Law: Many paradoxes in law arise because law is black & white and real life is a continuum of grey. Law takes continuous variables and sets a threshold or boundary. Either side of the boundary is 1 or 0, ie. right or wrong. Is this for convenience because we have no better way or is there a deeper reason? If it is a matter of convenience, can we someday use technology to evaluate all the main variables and produce continuum based laws? Could we trust machines? Would it be fairer than binary laws?
Law is not binary. We already have continuum laws. Every law is required to be applied by a person to situations. Whether or not to apply any punishment in a given situation is at the discretion of a person, and how much punishment is also at the discretion of the judge.

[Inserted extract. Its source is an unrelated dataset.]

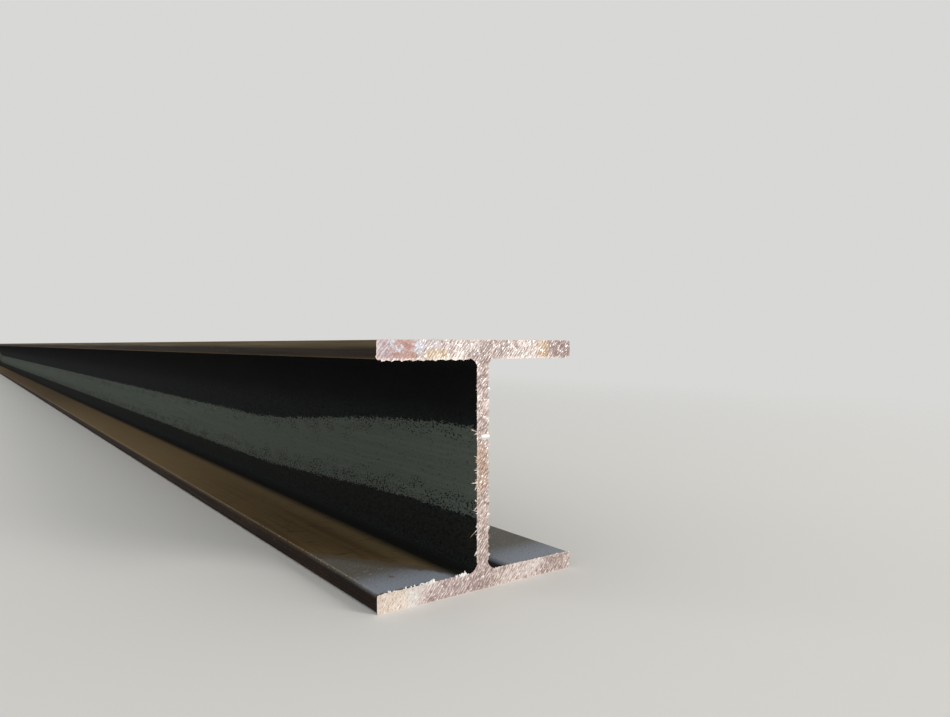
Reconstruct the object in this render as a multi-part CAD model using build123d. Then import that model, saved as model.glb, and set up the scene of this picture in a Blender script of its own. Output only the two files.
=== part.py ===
from build123d import *

import os

# One length of hot-rolled wide-flange steel beam, sawn square at both ends.
# It lies along Y on its bottom flange, with +Z up. The origin is under its middle, on the surface it lies on.
# All sizes are in millimetres.

# Driving dimensions: the 152 x 152 section that weighs 37 kg a metre, in a stock length
beam_length = 6000.0
section_depth = 161.8
flange_width = 154.4
web_thickness = 8.0
flange_thickness = 11.5

# The rolls leave a fillet where web and flange meet, and a rounded edge along each flange toe
root_radius = 7.6
toe_radius = 2.5


def rolled_section():
    """The cross section, drawn upright with its bottom edge's middle at the origin."""
    bottom_flange_middle = flange_thickness / 2
    top_flange_middle = section_depth - flange_thickness / 2
    with BuildSketch() as section:
        with Locations((0, bottom_flange_middle), (0, top_flange_middle)):
            Rectangle(flange_width, flange_thickness)
        with Locations((0, section_depth / 2)):
            Rectangle(web_thickness, section_depth - flange_thickness)

        # From left to right the corners stand in four columns: toes, web face, web face, toes
        columns = section.vertices().group_by(Axis.X)
        fillet(columns[1] + columns[2], root_radius)
        columns = section.vertices().group_by(Axis.X)
        fillet(columns[0] + columns[-1], toe_radius)
    return section.sketch


def make_i_beam():
    """The section run out to the beam's length, half of it to each side of the origin."""
    upright_section = Plane.XZ * rolled_section()
    return extrude(upright_section, amount=beam_length / 2, both=True)


os.makedirs("parts", exist_ok=True)
export_step(make_i_beam(), "parts/i_beam.step")
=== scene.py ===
# %% [markdown]
# # A sawn length of wide-flange steel beam
# A rolled beam is one piece of steel with two very different skins. Its long faces keep the oxide that
# formed while the steel was red hot, called mill scale, with rust where the scale has worn. Its ends are
# bare metal, torn and scored by the saw. The solid model gives the section and the length. This script adds
# the two skins: a fine mesh of the section with the saw's relief in it, the burrs that the saw left along
# its edges, and a material for each skin.

# %% Load the solid beam
import math

import bpy
import numpy as np
from mathutils.geometry import delaunay_2d_cdt
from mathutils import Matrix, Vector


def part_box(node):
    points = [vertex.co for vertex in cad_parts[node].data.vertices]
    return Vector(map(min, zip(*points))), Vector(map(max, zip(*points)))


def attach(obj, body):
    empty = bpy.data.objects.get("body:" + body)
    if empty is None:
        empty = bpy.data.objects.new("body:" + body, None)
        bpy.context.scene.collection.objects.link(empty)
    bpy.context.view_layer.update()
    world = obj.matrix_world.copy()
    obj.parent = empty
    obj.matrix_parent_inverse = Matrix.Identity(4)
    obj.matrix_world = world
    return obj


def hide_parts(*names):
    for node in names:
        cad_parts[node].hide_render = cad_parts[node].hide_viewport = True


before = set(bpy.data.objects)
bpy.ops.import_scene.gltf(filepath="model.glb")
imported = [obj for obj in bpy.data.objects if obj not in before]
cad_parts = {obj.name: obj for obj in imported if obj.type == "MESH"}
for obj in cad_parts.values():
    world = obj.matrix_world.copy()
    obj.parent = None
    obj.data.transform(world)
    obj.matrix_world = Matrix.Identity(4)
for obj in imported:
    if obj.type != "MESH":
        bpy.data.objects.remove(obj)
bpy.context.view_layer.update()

mm = 0.001
beam_low, beam_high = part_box("i_beam")
near_y = beam_low.y
far_y = beam_high.y
section_depth = beam_high.z - beam_low.z
flange_width = beam_high.x - beam_low.x
beam_length = far_y - near_y
print(f"section {flange_width / mm:.1f} x {section_depth / mm:.1f} mm, length {beam_length:.2f} m")

# %% [markdown]
# ## The camera
# The eye stands close to the sawn end, level with the top flange, and looks along the left side of the
# beam. Its place was worked out from the vanishing points of the beam's long edges and of its flange edges.
# Close up, a wide lens makes the far end shrink to a point, which is what makes the beam look long.

# %% Camera
picture_width_px = 950
focal_length_px = 715
sensor_width = 36.0
left_of_beam = 0.2764
before_sawn_end = 0.3706
eye_height = 0.1592
turned_right = math.radians(36.1)
tipped_down = math.radians(1.15)


def add_object(name, data):
    """Puts a camera, a lamp or a mesh into the scene."""
    made = bpy.data.objects.new(name, data)
    bpy.context.scene.collection.objects.link(made)
    return made


camera_data = bpy.data.cameras.new("close_wide_camera")
camera_data.sensor_width = sensor_width
camera_data.lens = focal_length_px / picture_width_px * sensor_width
camera_data.clip_start = 0.01
camera = add_object("close_wide_camera", camera_data)
camera.location = (-left_of_beam, near_y - before_sawn_end, eye_height)
camera.rotation_euler = (math.pi / 2 - tipped_down, 0, -turned_right)
bpy.context.scene.camera = camera
print(f"lens {camera_data.lens:.1f} mm on a {sensor_width:.0f} mm sensor")

# %% [markdown]
# ## Colours and nodes
# Colours are written as the sRGB hex values that a colour picker shows. Blender mixes light in linear
# values, so one function converts them. A second function adds a node to a tree, whether it makes a
# material or geometry, and sets its inputs.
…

Since there are innumerable kinds of situations, situations can arise that were not forseen when the law was created, only a machine capable of understanding the intent of the law and the new, unforseen situation should be trusted (reduces to the Strong AI problem). A fundamental principle of fair laws is that those they apply to should be easily able to understand them.

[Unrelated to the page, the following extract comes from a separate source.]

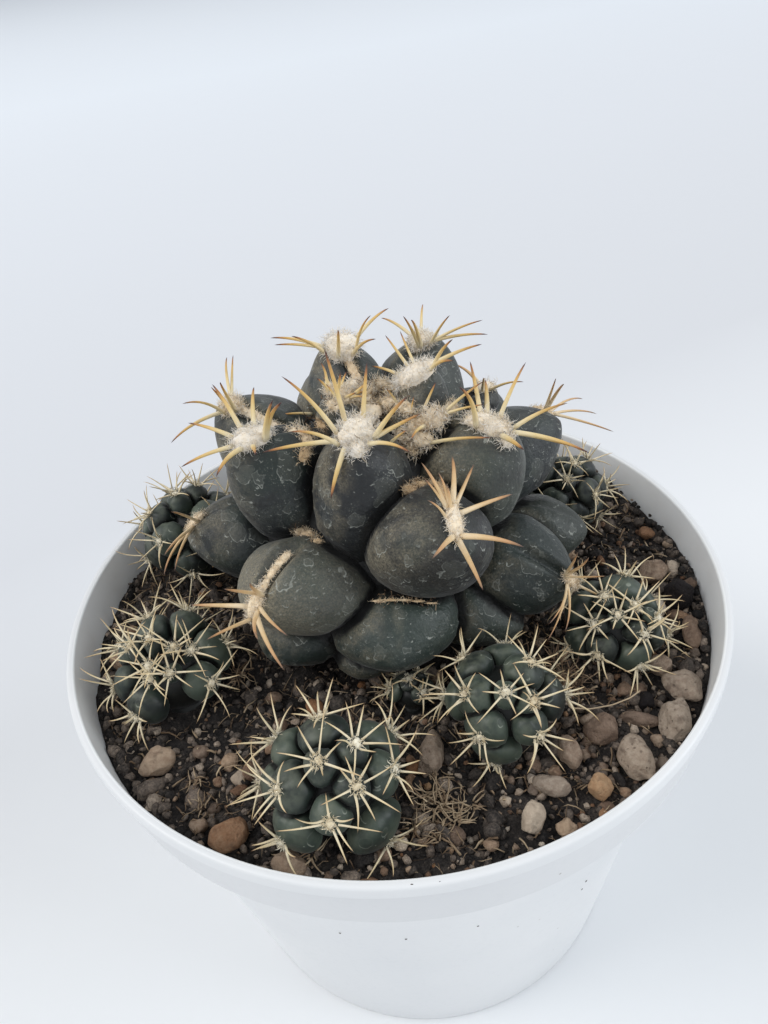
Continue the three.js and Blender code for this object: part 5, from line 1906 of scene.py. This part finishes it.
def make_offset_head(index, head, material, horn, felt):
    """An offset head's flesh, spines and wool."""
    rng = np.random.default_rng(50 + index)
    body, wool = Heap(), Heap()
    scale = head.radius / OFFSET["full_radius"]
    size = np.array(OFFSET["wool"][:3]) * (0.7 + 0.3 * scale)
    lines = []
    for k, tubercle in enumerate(head.tubercles):
        others = [other for other in head.tubercles if other is not tubercle]
        tone = jitter(index * 20 + k, 5) + HEAD_TONES.get(index, 0)
        crease = [size * scale for size in OFFSET["crease"]]
        flesh(body, tubercle, others, *OFFSET_SKIN, OFFSET["furrow"], crease, tone=tone, green=0, worn=0)
        add_tuft(wool, rng, tubercle, size)
        for seed, angle in ruled_angles(tubercle, k, OFFSET_SPINE):
            line = ruled_spine(head, tubercle, size, seed, angle, OFFSET_SPINE, 0.3 + 0.7 * scale)
            if line is not None:
                lines.append(line)
    add_stem(body, core_profile(head, scale), head.centre, 32, **HIDDEN_SKIN)
    piece(head.name + "_flesh", body, material, [head.name], "young_skin")
    horns = Heap()
    lines = np.stack(lines)
    radii = spine_radii(rng, len(lines), OFFSET_SPINE["radius"], OFFSET_SPINE["steps"])
    add_tubes(horns, lines, radii, OFFSET_SPINE["sides"], age=0.0)
    piece(head.name + "_spines", horns, horn, [head.name])
    piece(head.name + "_wool", wool, felt, [head.name])


# Surroundings


def area_light(name, place, power, colour):
    """A round lamp that faces the part."""
    data = bpy.data.lights.new(name, "AREA")
    data.shape = "DISK"
    data.size = LIGHT_SIZE
    data.energy = power
    data.color = colour
    light = bpy.data.objects.new(name, data)
    place = np.array(place, float)
    back = unit(place - np.array(LIT_PLACE, float))
    right = unit(np.cross((0, 0, 1), back))
    turn = Matrix((right, np.cross(back, right), back)).transposed().to_4x4()
    light.matrix_world = Matrix.Translation(place) @ turn
    bpy.context.scene.collection.objects.link(light)


def make_surroundings():
    """The floor, the sky and the lamps."""
    floor_mesh = bpy.data.meshes.new("floor")
    corners = [(x * FLOOR_REACH, y * FLOOR_REACH, 0) for x, y in ((-1, -1), (1, -1), (1, 1), (-1, 1))]
    floor_mesh.from_pydata(corners, [], [(0, 1, 2, 3)])
    floor = bpy.data.objects.new("floor", floor_mesh)
    floor.location.z = -0.2 * MM
    bpy.context.scene.collection.objects.link(floor)
    floor_mesh.materials.append(paper())
    floor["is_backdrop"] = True
    world = bpy.data.worlds.new("studio")
    bpy.context.scene.world = world
    world.use_nodes = True
    background = world.node_tree.nodes["Background"]
    background.inputs["Color"].default_value = SKY[0]
    background.inputs["Strength"].default_value = SKY[1]
    for name, row in LIGHTS.items():
        area_light(name, *row)
    bpy.context.scene.view_settings.view_transform = "Standard"


make_camera()
make_surroundings()
make_pot(white_plastic())
soil_finish, stone_finish = peat(), stone()
make_specks(soil_finish)
make_soil(soil_finish)
make_crumbs(soil_finish)
make_grit(stone_finish)
fibre_finish = fibre()
make_fibres(fibre_finish)
make_stones(stone_finish)
horn_finish, young_finish = spine_horn(), young_skin()
make_main_flesh(old_skin())
old_felt, wool_draws = wool_felt("old_felt", OLD_FELT), np.random.default_rng(2)
make_main_pads(wool_draws, horn_finish, old_felt)
make_loose_wool(wool_draws, old_felt, fibre_finish)
young_felt = wool_felt("young_felt", YOUNG_FELT)
for number, offset in enumerate(offset_heads):
    make_offset_head(number, offset, young_finish, horn_finish, young_felt)

boxes = {"cad": cad_box, "visual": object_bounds()}
{name: [[float(x) for x in corner] for corner in box] for name, box in boxes.items()}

Game theory: If a country has the capability to fire a nuclear missile at New York city, then conventional game theory seems to tell us that New York should point a nuclear missile at the other country. This creates a stalemate, so that no actions are taken and we are all safe. However, straight game theory needs to be expanded to include error analysis. The question is what if a nuclear missile was fired at New York and was said to be by mistake? What is the best strategy for New York now? From a game theory point of view, should New York still strike back? Also there are two possibilities to consider: the declared mistake could have been genuine or a bluff. Also another related question is that if the missile is intercepted whilst in the air, will the resulting explosion create more deaths and than if the bomb was allowed to hit the ground?
Perhaps the residents of New York should estimate the likelihood that their enemy will trigger the bomb by mistake, and ensure that their bomb has an equal margin of error. This gives the aggressor an encouragement to decrease the error for their bomb (because New York assures them that it will match any demonstrable improvement).

Extra: Irresistible force meets immovable object
Forces cannot be resisted by objects, only by other forces. So an irresistible force is simply any force not balanced by another force. The only immovable objects that can exist are frames of reference, or objects defined to be at the center of a frame of reference - a perceptor. An unbalanced force meeting an immovable object happens every time I drive a car, and what happens is that from the forces point of view, the immovable object moves (it must, unbalanced forces are defined to accelerate), and from the immovable objects point of view (my frame of reference), the rest of the universe moves.